**Stated problem:**
What is needed is an exact copy of the lines from the one containing "The build123d and" to the one containing "return body - at_sleeve() * slide_room()", both lines included, and no other lines.

**Extracted material:**
───
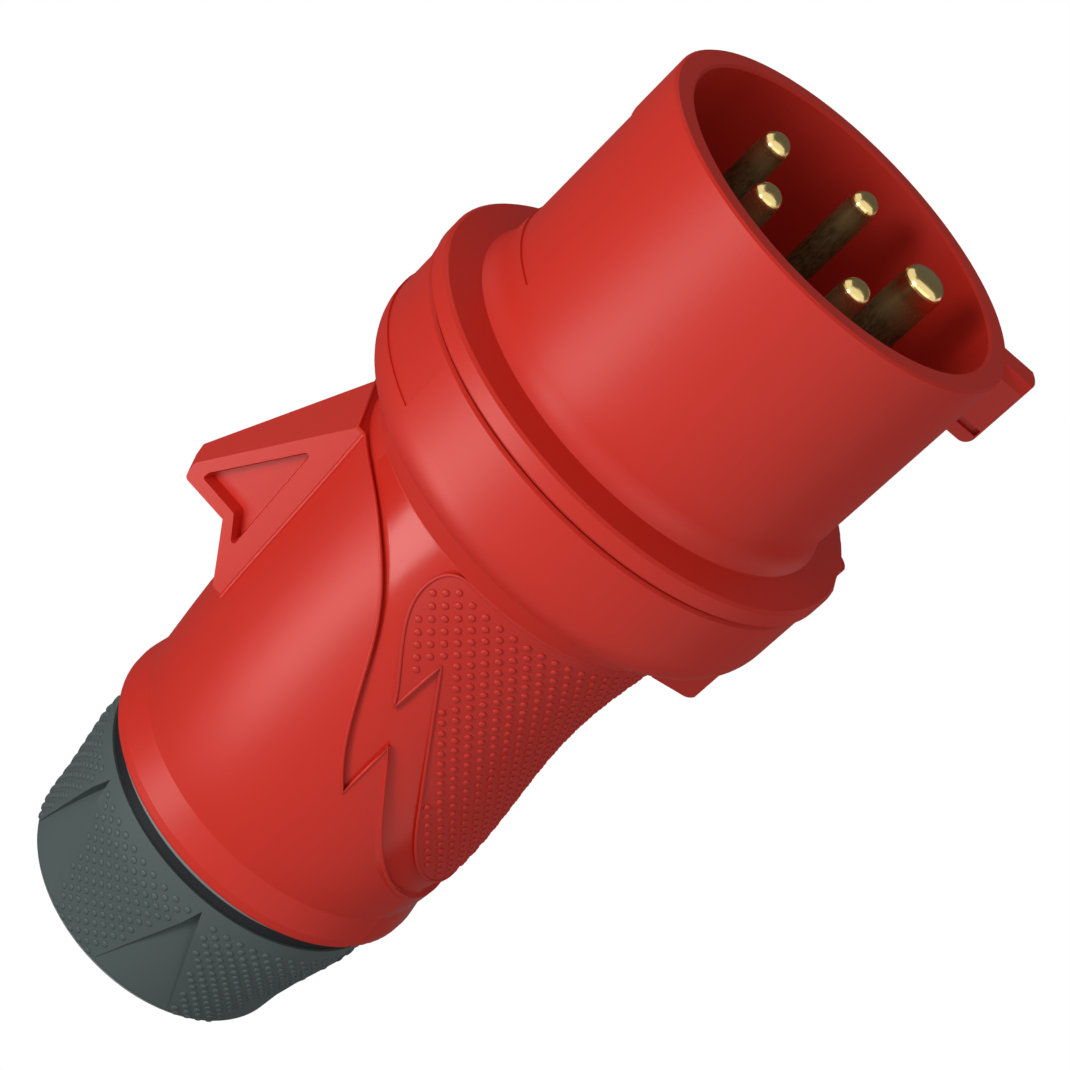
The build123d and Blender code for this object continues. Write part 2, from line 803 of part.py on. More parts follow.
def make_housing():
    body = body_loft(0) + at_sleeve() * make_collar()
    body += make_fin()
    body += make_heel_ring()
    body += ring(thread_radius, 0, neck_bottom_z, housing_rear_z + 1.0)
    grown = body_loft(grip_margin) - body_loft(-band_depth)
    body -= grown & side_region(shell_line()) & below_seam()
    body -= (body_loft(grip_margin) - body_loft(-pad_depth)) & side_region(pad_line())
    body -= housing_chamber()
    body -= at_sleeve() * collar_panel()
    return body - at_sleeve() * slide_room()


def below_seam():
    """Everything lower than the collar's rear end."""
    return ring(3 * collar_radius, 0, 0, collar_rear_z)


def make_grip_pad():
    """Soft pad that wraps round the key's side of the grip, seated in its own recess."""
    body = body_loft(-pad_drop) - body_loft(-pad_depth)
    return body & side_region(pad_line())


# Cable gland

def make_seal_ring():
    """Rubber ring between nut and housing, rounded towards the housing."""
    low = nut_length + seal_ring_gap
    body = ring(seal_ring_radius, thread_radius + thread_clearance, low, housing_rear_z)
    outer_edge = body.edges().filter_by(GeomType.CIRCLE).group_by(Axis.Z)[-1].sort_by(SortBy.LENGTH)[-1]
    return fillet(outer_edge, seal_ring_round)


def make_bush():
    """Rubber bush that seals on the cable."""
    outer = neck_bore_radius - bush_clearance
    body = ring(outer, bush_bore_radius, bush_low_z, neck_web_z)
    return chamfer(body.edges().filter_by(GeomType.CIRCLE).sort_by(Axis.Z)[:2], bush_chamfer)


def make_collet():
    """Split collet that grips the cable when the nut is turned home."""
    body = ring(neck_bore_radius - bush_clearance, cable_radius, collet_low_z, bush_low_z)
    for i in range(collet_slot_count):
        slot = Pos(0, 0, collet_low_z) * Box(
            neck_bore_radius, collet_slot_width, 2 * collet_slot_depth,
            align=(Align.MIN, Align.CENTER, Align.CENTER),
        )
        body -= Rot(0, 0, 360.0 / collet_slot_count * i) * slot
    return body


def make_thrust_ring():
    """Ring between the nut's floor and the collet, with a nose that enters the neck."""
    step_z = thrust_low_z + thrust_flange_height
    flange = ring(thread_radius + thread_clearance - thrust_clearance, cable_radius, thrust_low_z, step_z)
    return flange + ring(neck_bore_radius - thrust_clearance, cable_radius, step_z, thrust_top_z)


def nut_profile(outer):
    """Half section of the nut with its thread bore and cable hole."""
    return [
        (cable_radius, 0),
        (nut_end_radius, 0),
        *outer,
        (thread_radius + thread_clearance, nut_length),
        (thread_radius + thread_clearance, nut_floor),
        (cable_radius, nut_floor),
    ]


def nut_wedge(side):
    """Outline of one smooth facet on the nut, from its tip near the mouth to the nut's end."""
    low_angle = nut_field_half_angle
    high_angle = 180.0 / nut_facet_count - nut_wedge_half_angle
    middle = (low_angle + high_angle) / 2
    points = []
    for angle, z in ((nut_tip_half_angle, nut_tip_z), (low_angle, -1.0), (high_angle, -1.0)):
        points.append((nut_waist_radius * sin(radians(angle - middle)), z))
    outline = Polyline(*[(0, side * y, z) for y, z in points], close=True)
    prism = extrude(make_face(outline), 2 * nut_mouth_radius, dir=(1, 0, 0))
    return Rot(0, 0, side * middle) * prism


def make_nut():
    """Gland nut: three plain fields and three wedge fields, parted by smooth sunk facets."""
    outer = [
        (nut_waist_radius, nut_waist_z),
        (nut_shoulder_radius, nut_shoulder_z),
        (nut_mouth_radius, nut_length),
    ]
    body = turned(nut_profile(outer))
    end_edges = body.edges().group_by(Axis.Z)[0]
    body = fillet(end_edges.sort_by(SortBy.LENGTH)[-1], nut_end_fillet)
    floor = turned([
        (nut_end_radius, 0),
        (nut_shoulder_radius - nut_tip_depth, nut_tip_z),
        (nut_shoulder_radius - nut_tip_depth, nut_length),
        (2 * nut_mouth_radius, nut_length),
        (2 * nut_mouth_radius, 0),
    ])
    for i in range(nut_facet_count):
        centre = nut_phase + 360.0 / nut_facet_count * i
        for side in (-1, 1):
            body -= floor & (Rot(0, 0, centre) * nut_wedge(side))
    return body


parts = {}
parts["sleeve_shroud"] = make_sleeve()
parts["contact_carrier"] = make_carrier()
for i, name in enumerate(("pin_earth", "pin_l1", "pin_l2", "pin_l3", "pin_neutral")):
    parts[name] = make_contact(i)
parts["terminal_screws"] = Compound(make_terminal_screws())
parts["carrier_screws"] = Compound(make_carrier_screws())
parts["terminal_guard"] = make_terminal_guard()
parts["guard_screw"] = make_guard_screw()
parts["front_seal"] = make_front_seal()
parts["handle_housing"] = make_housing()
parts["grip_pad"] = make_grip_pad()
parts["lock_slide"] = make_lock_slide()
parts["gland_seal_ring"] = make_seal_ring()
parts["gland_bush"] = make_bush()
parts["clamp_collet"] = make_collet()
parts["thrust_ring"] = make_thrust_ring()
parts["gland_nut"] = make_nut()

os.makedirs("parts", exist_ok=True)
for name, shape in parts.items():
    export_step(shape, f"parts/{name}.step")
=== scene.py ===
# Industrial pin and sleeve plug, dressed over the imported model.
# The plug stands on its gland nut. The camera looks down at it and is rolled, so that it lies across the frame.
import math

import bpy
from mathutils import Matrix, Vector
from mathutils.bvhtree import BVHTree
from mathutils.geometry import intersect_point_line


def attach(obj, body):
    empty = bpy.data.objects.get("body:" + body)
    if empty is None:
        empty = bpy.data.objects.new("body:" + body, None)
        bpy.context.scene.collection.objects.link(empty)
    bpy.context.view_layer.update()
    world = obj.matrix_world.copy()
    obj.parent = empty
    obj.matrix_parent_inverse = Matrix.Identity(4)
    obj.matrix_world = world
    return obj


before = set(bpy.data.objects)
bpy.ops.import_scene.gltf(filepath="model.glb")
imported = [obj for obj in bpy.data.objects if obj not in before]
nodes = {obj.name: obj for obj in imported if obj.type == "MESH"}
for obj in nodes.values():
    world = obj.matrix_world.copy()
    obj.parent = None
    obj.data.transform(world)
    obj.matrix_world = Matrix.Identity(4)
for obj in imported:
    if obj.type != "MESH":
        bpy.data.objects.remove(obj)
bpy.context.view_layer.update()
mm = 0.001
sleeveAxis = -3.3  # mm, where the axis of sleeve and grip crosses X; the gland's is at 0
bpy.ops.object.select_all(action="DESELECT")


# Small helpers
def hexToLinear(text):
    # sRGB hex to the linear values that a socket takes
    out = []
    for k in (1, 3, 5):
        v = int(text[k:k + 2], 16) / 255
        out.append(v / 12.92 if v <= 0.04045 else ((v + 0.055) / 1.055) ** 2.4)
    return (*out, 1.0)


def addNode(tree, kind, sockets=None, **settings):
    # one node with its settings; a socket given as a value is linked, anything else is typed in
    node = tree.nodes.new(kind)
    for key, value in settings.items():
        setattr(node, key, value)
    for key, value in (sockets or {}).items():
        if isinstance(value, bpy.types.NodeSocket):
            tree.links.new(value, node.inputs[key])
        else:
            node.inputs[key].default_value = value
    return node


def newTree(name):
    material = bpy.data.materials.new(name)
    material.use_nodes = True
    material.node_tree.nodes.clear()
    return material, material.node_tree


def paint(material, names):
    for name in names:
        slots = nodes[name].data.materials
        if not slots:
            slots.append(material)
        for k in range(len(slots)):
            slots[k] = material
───
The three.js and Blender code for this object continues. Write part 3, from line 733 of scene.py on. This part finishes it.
───
**Output for this task:**
The build123d and Blender code for this object continues. Write part 2, from line 803 of part.py on. More parts follow.
def make_housing():
    body = body_loft(0) + at_sleeve() * make_collar()
    body += make_fin()
    body += make_heel_ring()
    body += ring(thread_radius, 0, neck_bottom_z, housing_rear_z + 1.0)
    grown = body_loft(grip_margin) - body_loft(-band_depth)
    body -= grown & side_region(shell_line()) & below_seam()
    body -= (body_loft(grip_margin) - body_loft(-pad_depth)) & side_region(pad_line())
    body -= housing_chamber()
    body -= at_sleeve() * collar_panel()
    return body - at_sleeve() * slide_room()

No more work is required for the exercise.